# Aquarium stand



## Jeanine (Apr 4, 2009)

I just wanted to show my little aquarium stand. It is actually a bathroom vanity. The cupboard works well for hiding the CO2 bottles and supplies.


----------



## Seattle_Aquarist (Mar 7, 2008)

Hi Jeanine,

Good thinking; I like it!


----------



## Tex Gal (Nov 1, 2007)

Neat idea. Since they come in all sizes, shapes, and flavors I bet you can always find one that will work!


----------



## theinjected1 (Sep 10, 2007)

Cool stand, AWESOME tank I love the old metal framed tanks.

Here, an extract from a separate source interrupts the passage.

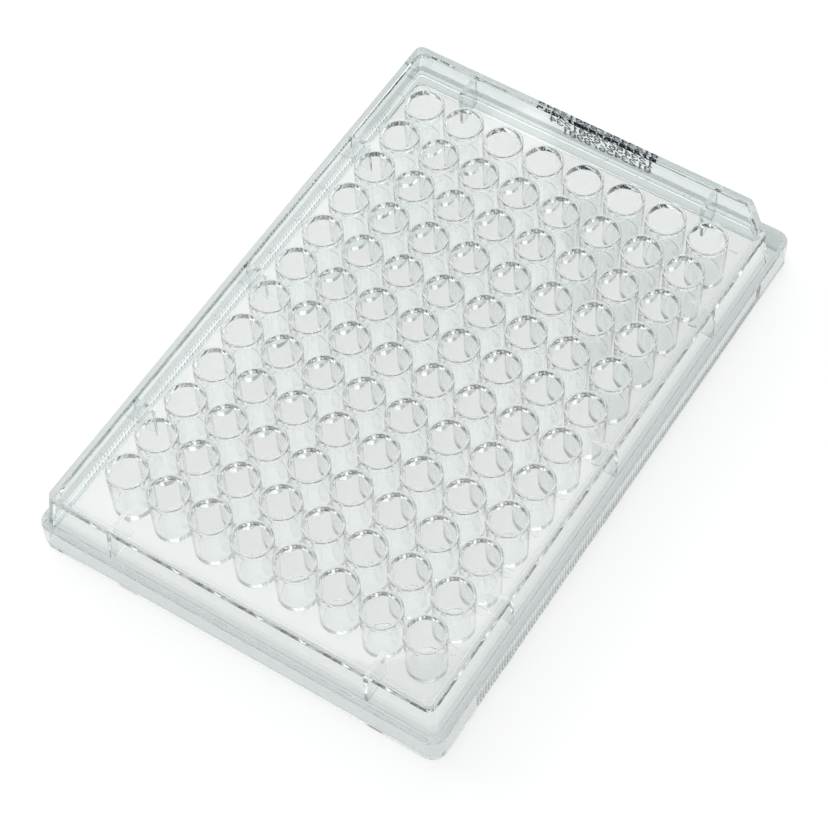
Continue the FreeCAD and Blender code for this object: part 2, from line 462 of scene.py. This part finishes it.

Does it still have the slate bottom?


----------



## Jeanine (Apr 4, 2009)

Thank you. No, it doesn't have a slate bottom. I wish I had a nice light for the top. I have 2 of these tanks. They came from the dump. I had to re silicone it, but that wasn't so hard. They are 16X14.5X14.5 (approx 13 gal). The vanity was one I bought and then couldn't use in the bathroom. Thank you Canadian Tire! I have another vanity that is currently being used as a beautiful TV stand.


----------



## armedbiggiet (May 6, 2006)

wow good thinking + lucky you cause I can never find any thing that is tall enough for all the filters or CO2 to go under. Unless I make one from scarch.


----------